Dalam kepustakaan di Indonesia, istilah negara hukum disadur dari kata rechtstaat. Istilah ini mulai menjadi populer di Eropa sejak abad ke-19, walau sudah ada sejak lama di sana. Selanjutnya pula muncul istilah lain yang populer tentang negara hukum, yaitu rule of law. Istilah yang disebut belakangan ini populer setelah tulisan A. V. Dicey bertajuk Introduction to the Study of Law of the Constitution pada tahun 1885.

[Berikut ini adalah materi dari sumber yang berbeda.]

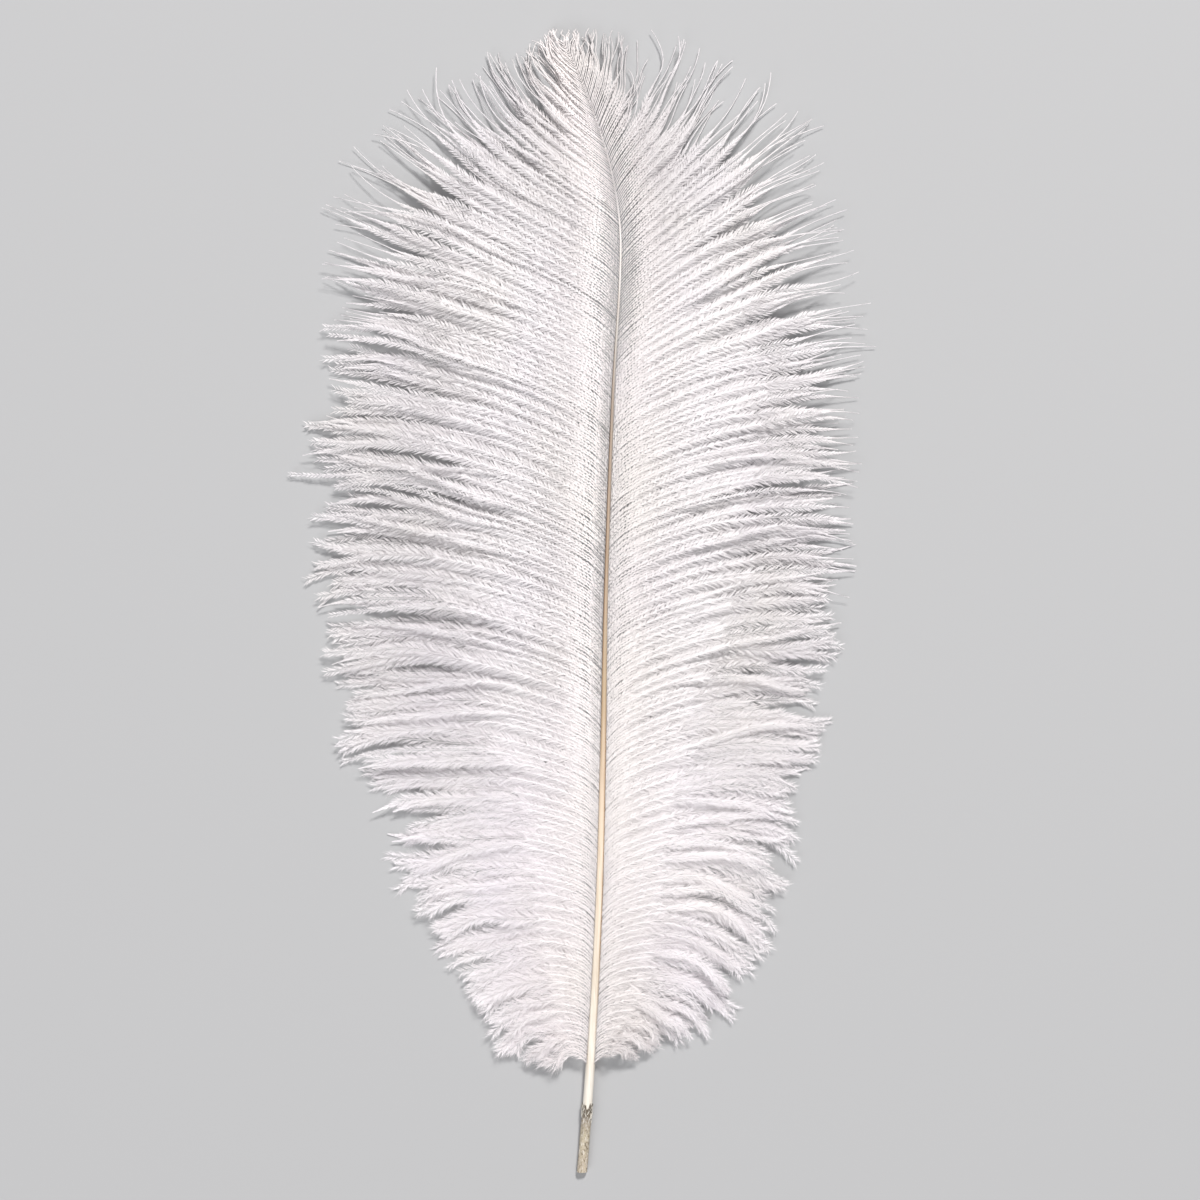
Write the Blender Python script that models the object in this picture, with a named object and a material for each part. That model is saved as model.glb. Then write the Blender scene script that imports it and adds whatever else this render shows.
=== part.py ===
"""Ostrich plume lying flat: a tapering shaft with a soft vane on each side.

Metres, +Z up. The shaft runs along Y, with the cut quill end at -Y and the tip at +Y. The plume rests
on the plane Z = 0 and the middle of its footprint is the origin.
"""

import math

import bmesh
import bpy

MM = 0.001

LENGTH = 228.6  # cut end to the farthest barb tip
MIDDLE = 1.49  # middle of the footprint, sideways from the zero line of the stations below
GAP = 0.35  # clearance between the shaft and each vane
SHAFT_END = 112.0  # the rachis stops here, a little inside the fan of barbs at the tip
SHAFT_RINGS = 64
SHAFT_SIDES = 16
VANE_SECTIONS = 44
VANE_STEPS = 8  # facets across one vane
EDGE_HEIGHT = 1.6  # thickness left at the barb tips
CROWN = 1.3  # how far the vane swells above the line from shaft to edge

# Shaft stations: along, sideways, height of the centreline, width.
SHAFT = (
    (-114.3, -0.1, 0.962, 1.96),
    (-92.0, 1.6, 2.0, 1.90),
    (-60.0, 3.3, 4.3, 1.55),
    (-30.0, 4.1, 5.8, 1.28),
    (0.0, 4.6, 6.7, 0.92),
    (40.0, 6.0, 7.0, 0.64),
    (71.0, 7.6, 6.0, 0.42),
    (85.0, 5.9, 5.0, 0.36),
    (98.0, 2.0, 4.0, 0.32),
    (108.0, -2.0, 3.2, 0.28),
    (112.0, -4.3, 2.9, 0.24),
)

# Outer edge of each vane: along, sideways.
LEFT_EDGE = (
    (-93.0, -4.0),
    (-89.0, -15.0),
    (-80.0, -23.0),
    (-68.0, -30.0),
    (-50.0, -38.0),
    (-30.0, -45.5),
    (-5.0, -50.5),
    (25.0, -53.0),
    (55.0, -50.0),
    (80.0, -46.0),
    (92.0, -40.0),
    (102.0, -29.0),
    (109.0, -17.0),
    (112.5, -9.0),
)
RIGHT_EDGE = (
    (-91.0, 8.0),
    (-87.0, 21.0),
    (-79.0, 31.0),
    (-65.0, 37.5),
    (-45.0, 43.0),
    (-20.0, 49.0),
    (10.0, 52.5),
    (40.0, 55.5),
    (62.0, 55.5),
    (80.0, 51.0),
    (94.0, 43.0),
    (104.0, 32.0),
    (111.0, 18.0),
    (114.3, 3.0),
)


def smooth(stations, along, column):
    """One column of the stations at this distance along, on a cubic through the stations."""
    last = len(stations) - 1
    i = 0
    while i < last - 1 and along > stations[i + 1][0]:
        i += 1

    def slope(k):
        low, high = stations[max(k - 1, 0)], stations[min(k + 1, last)]
        return (high[column] - low[column]) / (high[0] - low[0])

    start, end = stations[i], stations[i + 1]
    run = end[0] - start[0]
    t = min(max((along - start[0]) / run, 0.0), 1.0)
    t2, t3 = t * t, t * t * t
    return (
        (2 * t3 - 3 * t2 + 1) * start[column]
        + (t3 - 2 * t2 + t) * run * slope(i)
        + (3 * t2 - 2 * t3) * end[column]
        + (t3 - t2) * run * slope(i + 1)
    )


def principled(name, colour, roughness):
    """A plain non-metallic material."""
    material = bpy.data.materials.new(name)
    material.use_nodes = True
    shader = material.node_tree.nodes["Principled BSDF"]
    shader.inputs["Base Color"].default_value = (*colour, 1.0)
    shader.inputs["Roughness"].default_value = roughness
    shader.inputs["Metallic"].default_value = 0.0
    material.diffuse_color = (*colour, 1.0)
    return material


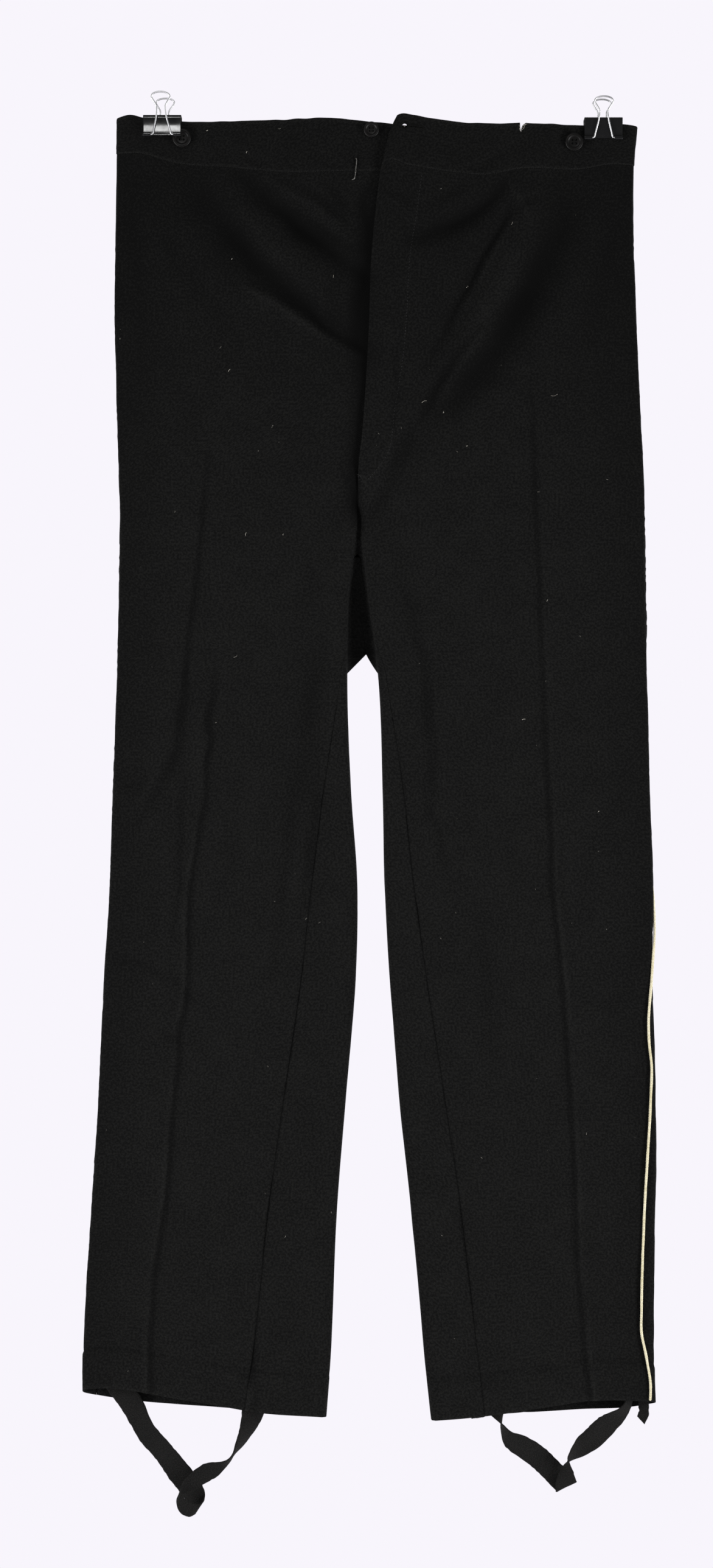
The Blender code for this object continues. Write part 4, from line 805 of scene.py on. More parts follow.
def panelHeights():
    # Rows down a leg: close together at the two ends and even between the places that matter.
    top = -cloth["bandHeight"] - cloth["seamGap"]
    marks = [top - edgeSteps[-1], cloth["crotchTop"], cloth["forkPoint"], cloth["archTop"], cloth["archFoot"],
             cloth["hem"] + edgeSteps[-1]]
    heights = [top - step for step in edgeSteps[:-1]] + [marks[0]]
    for high, low in zip(marks, marks[1:]):
        heights += list(np.linspace(high, low, max(2, round((high - low) / panelSetting["rowStep"])) + 1)[1:])
    return heights + [cloth["hem"] + step for step in edgeSteps[-2::-1]]


heights = panelHeights()


def frontLengths(outline):
    half = cloth["seamGap"] / 2
    start = 0.0 if outline.z > cloth["crotchTop"] else outline.inseam() + half
    end = outline.sideSeam() - half
    crease = outline.atFront(outline.leg("crease"))
    fold = max(outline.innerEnd, start + 14.0)
    cap = min(outline.capStart, end - 7.0)
    capBack = min(outline.capEnd, end - 2.0)
    width = cloth["creaseWidth"]
    marks = fromEdge(start, 1) + [fold, crease - width, crease, crease + width, cap, capBack] + fromEdge(end, -1)[::-1]
    return spread(marks, panelSetting["frontColumns"])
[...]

Pada mulanya di antara rechtstaat dan rule of law terdapat perbedaan pemaknaan, tetapi pada masa kini perbedaan itu sudah tidak lagi menjadi persoalan. Oleh karena, pada masa kini, telah ditentukan bahwa kedua-duanya sama-sama mengarahkan negara untuk mengakui, menghargai, dan melindungi Hak Asasi Manusia (HAM). Akan tetapi, meski keduanya memiliki arah dan sasaran yang sama, jalan pemerintahan dan metode penerapannya tetaplah berbeda, yakni tetap sesuai dengan sistem hukum masing-masing.

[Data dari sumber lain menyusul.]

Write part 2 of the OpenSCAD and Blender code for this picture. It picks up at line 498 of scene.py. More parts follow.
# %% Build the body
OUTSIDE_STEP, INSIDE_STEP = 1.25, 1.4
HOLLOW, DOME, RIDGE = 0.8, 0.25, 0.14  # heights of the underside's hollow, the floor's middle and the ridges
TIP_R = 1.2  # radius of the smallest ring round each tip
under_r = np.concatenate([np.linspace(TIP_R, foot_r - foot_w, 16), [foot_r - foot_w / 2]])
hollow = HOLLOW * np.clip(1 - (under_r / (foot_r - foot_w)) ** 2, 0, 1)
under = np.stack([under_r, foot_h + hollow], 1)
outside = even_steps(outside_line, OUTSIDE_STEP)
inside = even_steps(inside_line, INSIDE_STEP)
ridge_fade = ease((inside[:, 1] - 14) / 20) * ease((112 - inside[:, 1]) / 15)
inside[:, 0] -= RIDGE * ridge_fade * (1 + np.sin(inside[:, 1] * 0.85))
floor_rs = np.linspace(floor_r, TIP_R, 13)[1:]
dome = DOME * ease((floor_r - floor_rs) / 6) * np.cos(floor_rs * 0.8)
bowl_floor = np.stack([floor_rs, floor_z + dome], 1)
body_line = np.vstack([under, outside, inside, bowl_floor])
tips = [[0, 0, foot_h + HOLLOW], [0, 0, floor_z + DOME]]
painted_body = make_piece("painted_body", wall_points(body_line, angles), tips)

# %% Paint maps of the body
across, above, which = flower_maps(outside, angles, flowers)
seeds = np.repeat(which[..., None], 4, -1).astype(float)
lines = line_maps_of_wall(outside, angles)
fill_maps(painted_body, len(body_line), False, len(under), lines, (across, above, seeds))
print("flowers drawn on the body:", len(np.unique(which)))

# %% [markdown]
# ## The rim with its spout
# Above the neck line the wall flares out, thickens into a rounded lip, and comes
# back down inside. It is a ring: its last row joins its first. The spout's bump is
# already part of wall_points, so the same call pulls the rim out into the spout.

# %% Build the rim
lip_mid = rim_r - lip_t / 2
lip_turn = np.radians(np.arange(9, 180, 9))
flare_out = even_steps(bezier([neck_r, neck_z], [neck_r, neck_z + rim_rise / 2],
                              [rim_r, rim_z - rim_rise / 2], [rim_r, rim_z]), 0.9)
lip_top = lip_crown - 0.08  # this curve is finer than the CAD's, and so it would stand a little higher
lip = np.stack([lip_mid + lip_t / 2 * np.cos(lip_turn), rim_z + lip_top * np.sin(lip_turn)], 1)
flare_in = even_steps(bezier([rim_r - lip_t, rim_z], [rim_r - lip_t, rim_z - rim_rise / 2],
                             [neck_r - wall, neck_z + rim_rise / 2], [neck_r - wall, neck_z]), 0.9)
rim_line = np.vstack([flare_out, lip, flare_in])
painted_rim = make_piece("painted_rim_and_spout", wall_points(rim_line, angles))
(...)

Singkatnya, perbedaannya adalah rechtstaat lahir dari suatu perjuangan terhadap absolutisme negara, sehingga memiliki sifat revolusioner di dalamnya. Berbeda dengan rule of law yang bersifat evolusioner. Perbedaan fundamental ini dapat dilihat dari substansi atau karakteristik baik rechtstaat maupun rule of law.
Konsep rechtstaat bertumpu pada sistem hukum kontinental (Eropa daratan), yaitu civil law, sedangkan rule of law bertumpu pada sistem hukum yang sering kali disebut common law. Karakteristik utama civil law adalah administratif, sedangkan karakteristiknya common law adalah judicial.
Adapun ciri-ciri dari rechtstaat adalah:
1) Adanya UUD dan konstitusi yang memuat ketentuan tertulis mengenai hubungan penguasa dan rakyatnya;
2) Adanya pembagian kekuasaan negara; dan
3) Hak-hak kebebasan rakyat diakui dan dilindungi oleh Negara.
Ciri-ciri di atas menunjukkan arah dari rechtstaat untuk melindungi dan mengakui hak asasi manusia yang berbasis pada kebebasan dan persamaan. Undang-undang dasar yang disusun adalah untuk memberikan jaminan konstitusional terhadap asas kebebasan dan persamaan. Yang terakhir, pembagian kekuasaan ditujukan untuk mengikis dan menghindari adanya pemusatan kekuasaan di dalam satu tangan, sehingga dapat memperkosa asas kebebasan dan persamaan.
Mengenai rule of law, A. V. Dicey mengetengahkan tiga arti, yaitu:
1) Supremasi absolut atau predominasi dari regular law untuk menentang pengaruh dari arbitrary power dan meniadakan kesewenang-wenangan, prerogratif atau directionary authority yang luas dari pemerintah.
2) Persamaan di hadapan hukum atau penundukan yang sama terhadap ordinary law of the land pada setiap golongan yang dilaksanakan melalui ordinary court. Hal ini mengartikan kepada bahwa tak ada orang yang berada di atas hukum dan tidak ada peradilan administrasi negara.
3) Konstitusi adalah hasil dari the ordinary law of the land, yang mana hukum konstitusi bukanlah sumber, tetapi merupakan konsekuensi dari hak-hak individu yang dirumuskan dan ditegaskan oleh peradilan.